* BEGIN GIVEN RECORDS *

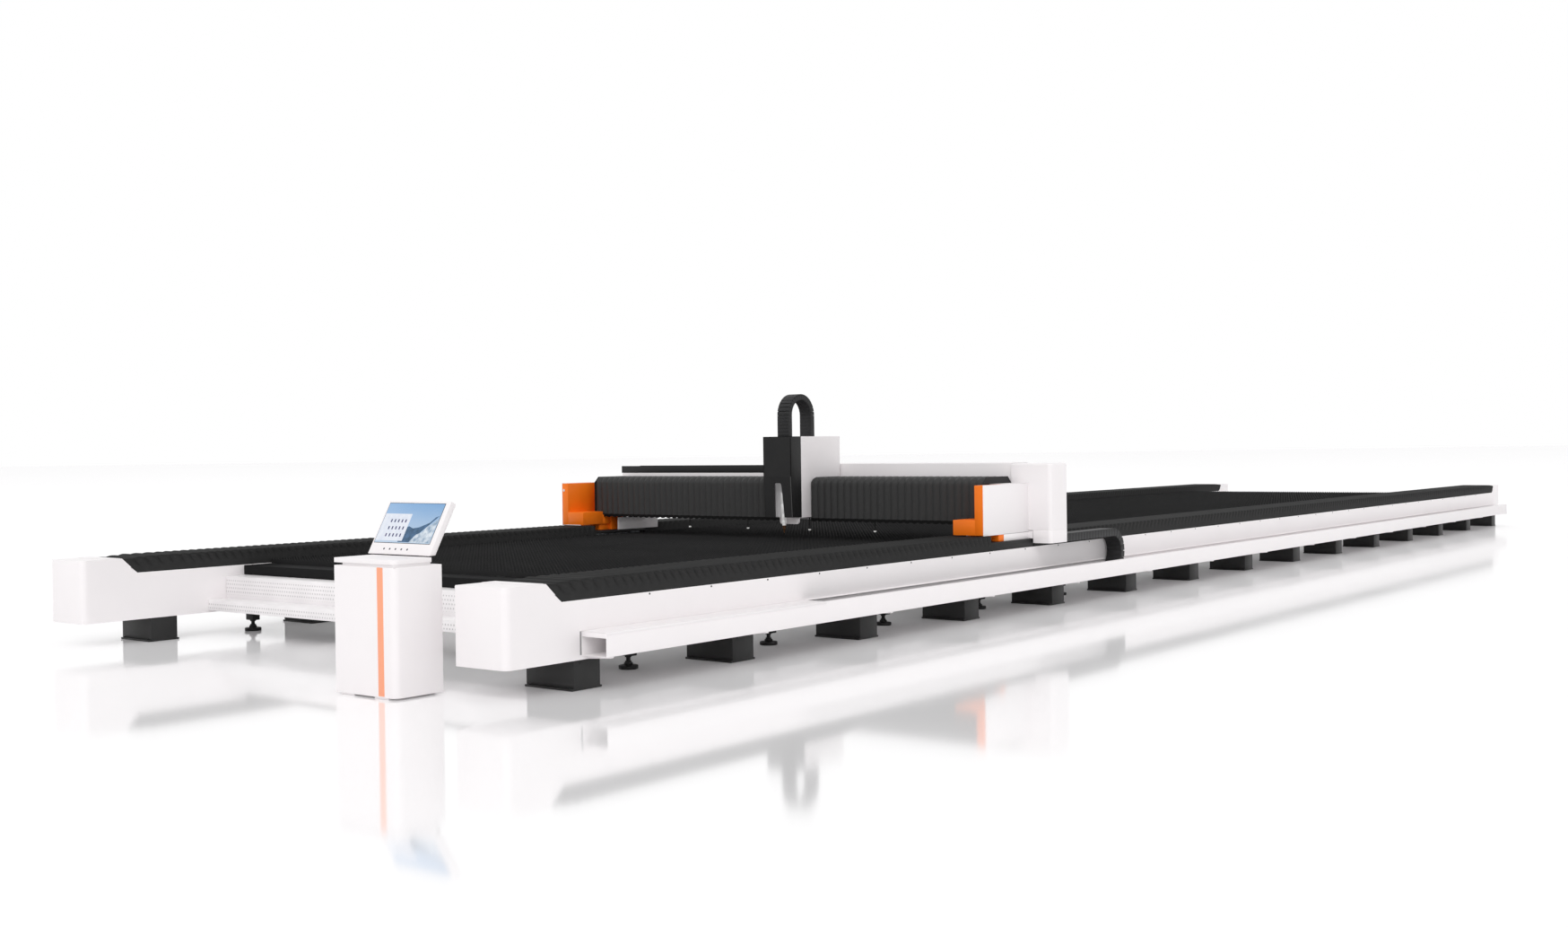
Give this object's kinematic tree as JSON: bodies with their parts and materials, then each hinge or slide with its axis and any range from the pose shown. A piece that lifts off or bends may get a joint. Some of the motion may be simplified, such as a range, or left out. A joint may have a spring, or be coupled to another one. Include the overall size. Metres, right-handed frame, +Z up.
{
  "type": "fiber laser cutting machine",
  "caption": "Large gantry fiber laser cutting machine with a slatted bed, two bellows-covered rails, a moving beam with a cutting head and a tilting operator console",
  "frame": {"origin": "centre of the overall box on the floor", "axes": "X across the bed to the side with the drag chain and the console, Y to the back along the rails, Z up"},
  "size_m": [6.378, 26.72, 2.3399],
  "materials": {
    "white_paint": "satin white powder coat",
    "dark_paint": "dark grey structural paint",
    "black_sheet": "black powder coat",
    "orange_paint": "orange enamel",
    "machined_steel": "ground and oiled steel",
    "black_bellows": "coated folding fabric",
    "chain_plastic": "moulded black nylon",
    "slat_steel": "cut steel strip",
    "screen_glass": "dark glass over a display",
    "brushed_plate": "machined aluminium",
    "nozzle_copper": "turned copper alloy",
    "key_plastic": "moulded keys"
  },
  "bodies": {
    "base": {"bed_slats": "slat_steel", "bellows_flanges": "black_sheet", "chain_trough": "white_paint", "console_cabinet": "white_paint", "console_lid": "white_paint", "console_stripe": "orange_paint", "end_covers": "white_paint", "levelling_jacks": "dark_paint", "monitor_hinge": "black_sheet", "rail_bed_left": "white_paint", "rail_bed_right": "white_paint", "rail_bellows_front": "black_bellows", "rail_bellows_rear": "black_bellows", "rail_legs": "dark_paint", "table_end_beams": "dark_paint", "table_end_panels": "white_paint", "table_members": "dark_paint", "trough_brackets": "white_paint", "y_chain_lower": "chain_plastic", "y_guide_rails": "machined_steel", "y_racks": "machined_steel"},
    "gantry": {"gantry_beam": "dark_paint", "beam_lights": "white_paint", "gantry_end_brackets": "orange_paint", "gantry_bases": "black_sheet", "y_slide_blocks": "machined_steel", "y_drives": "black_sheet", "side_covers": "white_paint", "rear_box": "white_paint", "rear_cover": "white_paint", "cable_tray": "black_sheet", "x_guide_rails": "machined_steel", "x_rack": "machined_steel", "x_bellows_left": "black_bellows", "x_bellows_right": "black_bellows", "bellows_end_plates": "black_sheet", "y_chain_upper": "chain_plastic"},
    "y_pinions": {"y_pinions": "machined_steel"},
    "y_chain_loop": {"y_chain_bend": "chain_plastic"},
    "carriage": {"carriage_box": "white_paint", "x_slide_blocks": "machined_steel", "x_drive": "black_sheet", "head_cover": "black_sheet", "z_motor": "black_sheet", "z_chain_rear": "chain_plastic"},
    "x_pinion": {"x_pinion": "machined_steel"},
    "z_slide": {"z_slide_plate": "brushed_plate", "cutting_head": "brushed_plate", "nozzle": "nozzle_copper", "z_chain_front": "chain_plastic"},
    "z_screw": {"z_screw": "machined_steel"},
    "z_chain_loop": {"z_chain_bend": "chain_plastic"},
    "monitor": {"monitor_case": "white_paint", "monitor_screen": "screen_glass"},
    "push_key_1": {"push_key_1": "key_plastic"},
    "push_key_2": {"push_key_2": "key_plastic"},
    "push_key_3": {"push_key_3": "key_plastic"},
    "push_key_4": {"push_key_4": "key_plastic"},
    "push_key_5": {"push_key_5": "key_plastic"}
  },
  "joints": [
    {"name": "gantry", "type": "slide", "parent": "base", "child": "gantry", "axis": [0, 1, 0], "range_m": [-5.4, 16.5], "deforming": ["rail_bellows_front", "rail_bellows_rear"]},
    {"name": "y_pinions", "type": "hinge", "parent": "gantry", "child": "y_pinions", "pos_m": [-0.126, -5.711, 0.7223], "axis": [1, 0, 0], "continuous": true},
    {"name": "y_chain_loop", "type": "slide", "parent": "base", "child": "y_chain_loop", "axis": [0, 1, 0], "range_m": [-5.4, 16.5], "deforming": ["y_chain_lower"]},
    {"name": "carriage", "type": "slide", "parent": "gantry", "child": "carriage", "axis": [1, 0, 0], "range_m": [-2.6, 1.9], "deforming": ["x_bellows_left", "x_bellows_right"]},
    {"name": "x_pinion", "type": "hinge", "parent": "carriage", "child": "x_pinion", "pos_m": [0.2455, -6.071, 1.1047], "axis": [0, 1, 0], "continuous": true},
    {"name": "height", "type": "slide", "parent": "carriage", "child": "z_slide", "axis": [0, 0, 1], "range_m": [-0.07, 0.1], "deforming": ["z_chain_front"]},
    {"name": "z_screw", "type": "hinge", "parent": "carriage", "child": "z_screw", "pos_m": [0.109, -6.401, 1.4], "axis": [0, 0, 1], "continuous": true},
    {"name": "z_chain_loop", "type": "slide", "parent": "carriage", "child": "z_chain_loop", "axis": [0, 0, 1], "range_m": [-0.04, 0.055], "deforming": ["z_chain_rear"]},
    {"name": "monitor_tilt", "type": "hinge", "parent": "base", "child": "monitor", "pos_m": [1.774, -12.93099, 1.02], "axis": [1, 0, 0], "range_deg": [-25, 0]},
    {"name": "push_key_1", "type": "slide", "parent": "monitor", "child": "push_key_1", "axis": [0, 0.8746, -0.4848], "range_m": [0, 0.0015], "stiffness_N_per_m": 400, "springref_m": -0.0008},
    {"name": "push_key_2", "type": "slide", "parent": "monitor", "child": "push_key_2", "axis": [0, 0.8746, -0.4848], "range_m": [0, 0.0015], "stiffness_N_per_m": 400, "springref_m": -0.0008},
    {"name": "push_key_3", "type": "slide", "parent": "monitor", "child": "push_key_3", "axis": [0, 0.8746, -0.4848], "range_m": [0, 0.0015], "stiffness_N_per_m": 400, "springref_m": -0.0008},
    {"name": "push_key_4", "type": "slide", "parent": "monitor", "child": "push_key_4", "axis": [0, 0.8746, -0.4848], "range_m": [0, 0.0015], "stiffness_N_per_m": 400, "springref_m": -0.0008},
    {"name": "push_key_5", "type": "slide", "parent": "monitor", "child": "push_key_5", "axis": [0, 0.8746, -0.4848], "range_m": [0, 0.0015], "stiffness_N_per_m": 400, "springref_m": -0.0008}
  ],
  "couplings": [
    {"joint": "y_pinions", "follows": "gantry", "rad_per_m": -31.25},
    {"joint": "y_chain_loop", "follows": "gantry", "ratio": 1},
    {"joint": "x_pinion", "follows": "carriage", "rad_per_m": -40},
    {"joint": "z_screw", "follows": "height", "rad_per_m": 628.32},
    {"joint": "z_chain_loop", "follows": "height", "ratio": 0.5}
  ]
}
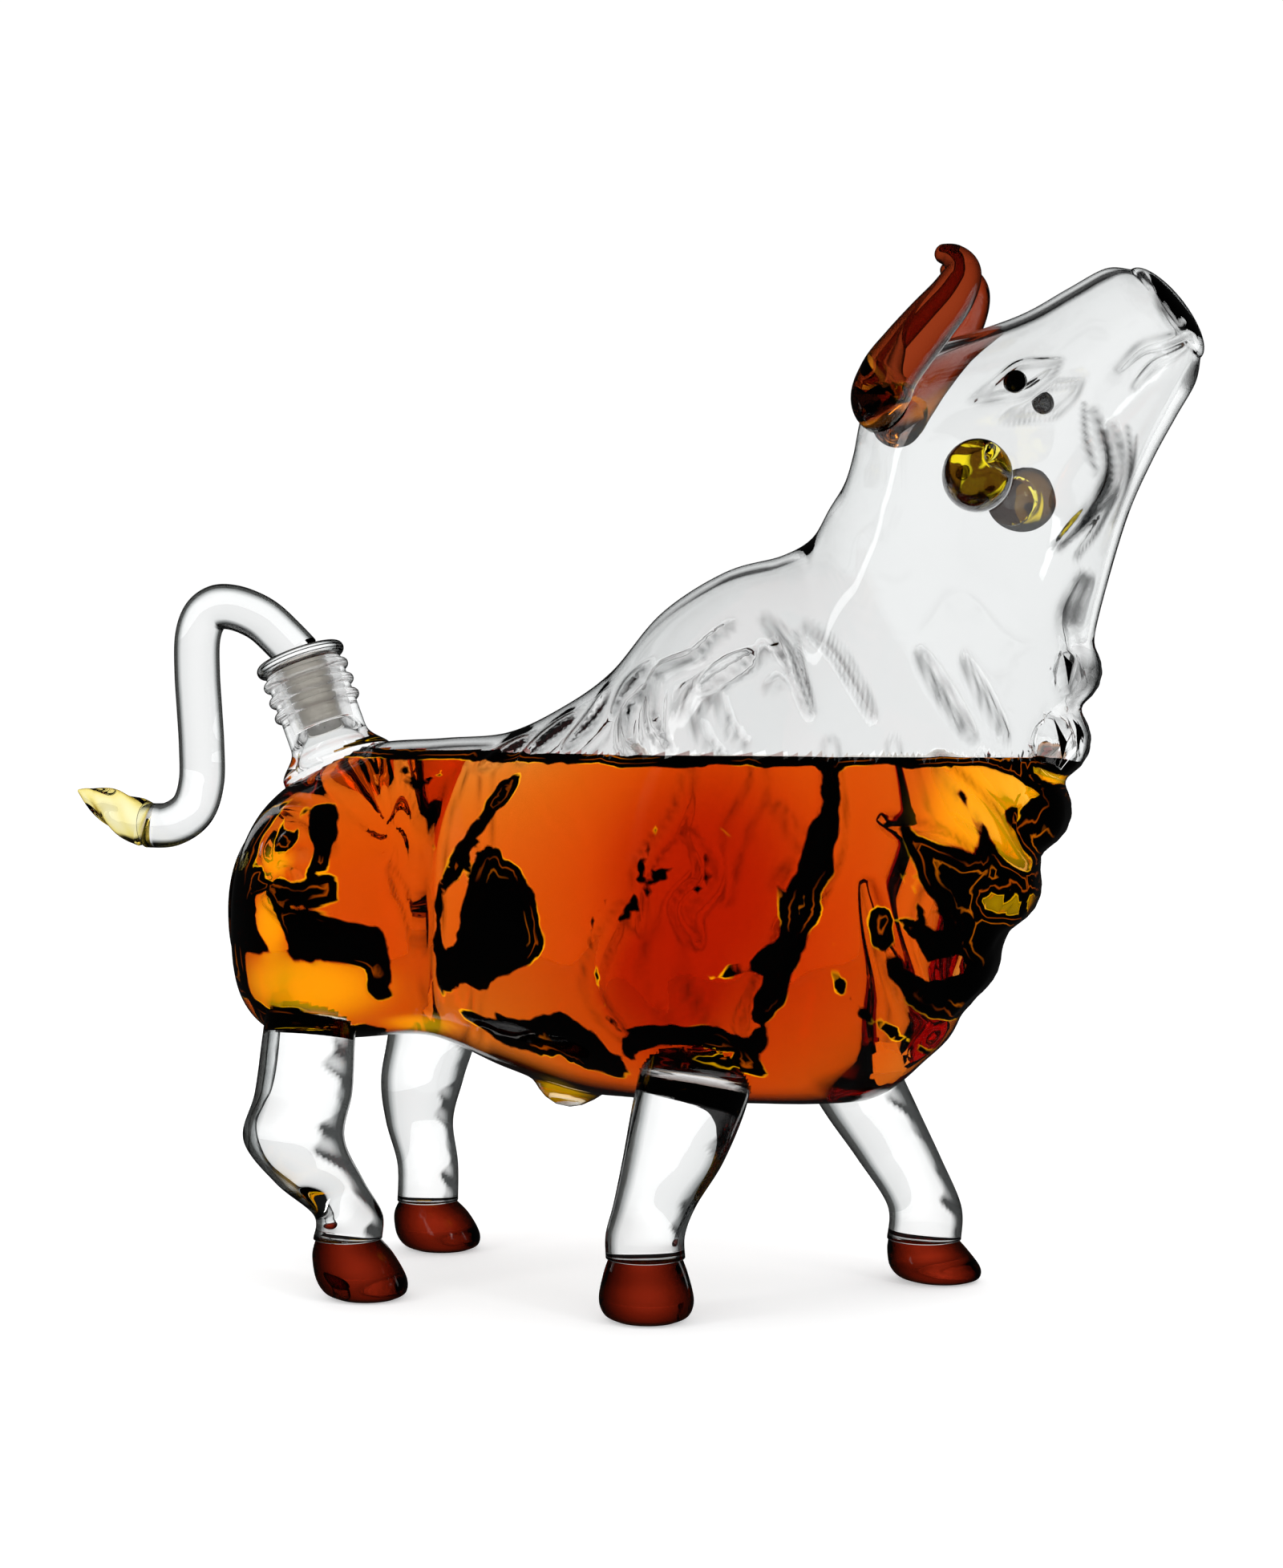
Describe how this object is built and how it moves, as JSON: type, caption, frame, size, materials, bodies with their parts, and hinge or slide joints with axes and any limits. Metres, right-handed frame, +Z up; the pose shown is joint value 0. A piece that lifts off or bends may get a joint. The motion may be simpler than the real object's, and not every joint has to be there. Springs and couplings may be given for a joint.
{
  "type": "figural liquor decanter",
  "caption": "Blown-glass liquor decanter shaped as a standing bull, with fused amber horns, ears and hooves and a ground stopper in the rump that lifts out by its tail handle.",
  "frame": {"origin": "on the resting surface under the middle of the overall box, between the hooves", "axes": "+X towards the head, +Y to the bull's left, +Z up"},
  "size_m": [0.2994, 0.0932, 0.2564],
  "materials": {
    "clear_glass": "fire polished",
    "ground_glass": "ground matte on the seat",
    "yellow_glass": "fire polished",
    "red_amber_glass": "fire polished",
    "amber_glass": "fire polished",
    "black_glass": "fire polished"
  },
  "bodies": {
    "vessel": {"barrel_shell": "clear_glass", "head_shell": "clear_glass", "bottle_neck": "clear_glass", "leg_front_right": "clear_glass", "leg_front_left": "clear_glass", "leg_rear_right": "clear_glass", "leg_rear_left": "clear_glass", "horn_right": "red_amber_glass", "horn_left": "red_amber_glass", "ear_right": "amber_glass", "ear_left": "amber_glass", "eye_right": "black_glass", "eye_left": "black_glass", "hoof_front_right": "red_amber_glass", "hoof_front_left": "red_amber_glass", "hoof_rear_right": "red_amber_glass", "hoof_rear_left": "red_amber_glass"},
    "stopper": {"stopper_plug": "ground_glass", "tail_rod": "clear_glass", "tail_tuft": "yellow_glass"}
  },
  "joints": [
    {"name": "stopper_lift", "type": "slide", "parent": "vessel", "child": "stopper", "axis": [-0.3665, 0, 0.9304], "range_m": [0, 0.03]}
  ]
}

* END GIVEN RECORDS *

Reproduce, exactly and with nothing added, the lines from the one that includes "Describe how this" through the last line of the material.

Describe how this object is built and how it moves, as JSON: type, caption, frame, size, materials, bodies with their parts, and hinge or slide joints with axes and any limits. Metres, right-handed frame, +Z up; the pose shown is joint value 0. A piece that lifts off or bends may get a joint. The motion may be simpler than the real object's, and not every joint has to be there. Springs and couplings may be given for a joint.
{
  "type": "figural liquor decanter",
  "caption": "Blown-glass liquor decanter shaped as a standing bull, with fused amber horns, ears and hooves and a ground stopper in the rump that lifts out by its tail handle.",
  "frame": {"origin": "on the resting surface under the middle of the overall box, between the hooves", "axes": "+X towards the head, +Y to the bull's left, +Z up"},
  "size_m": [0.2994, 0.0932, 0.2564],
  "materials": {
    "clear_glass": "fire polished",
    "ground_glass": "ground matte on the seat",
    "yellow_glass": "fire polished",
    "red_amber_glass": "fire polished",
    "amber_glass": "fire polished",
    "black_glass": "fire polished"
  },
  "bodies": {
    "vessel": {"barrel_shell": "clear_glass", "head_shell": "clear_glass", "bottle_neck": "clear_glass", "leg_front_right": "clear_glass", "leg_front_left": "clear_glass", "leg_rear_right": "clear_glass", "leg_rear_left": "clear_glass", "horn_right": "red_amber_glass", "horn_left": "red_amber_glass", "ear_right": "amber_glass", "ear_left": "amber_glass", "eye_right": "black_glass", "eye_left": "black_glass", "hoof_front_right": "red_amber_glass", "hoof_front_left": "red_amber_glass", "hoof_rear_right": "red_amber_glass", "hoof_rear_left": "red_amber_glass"},
    "stopper": {"stopper_plug": "ground_glass", "tail_rod": "clear_glass", "tail_tuft": "yellow_glass"}
  },
  "joints": [
    {"name": "stopper_lift", "type": "slide", "parent": "vessel", "child": "stopper", "axis": [-0.3665, 0, 0.9304], "range_m": [0, 0.03]}
  ]
}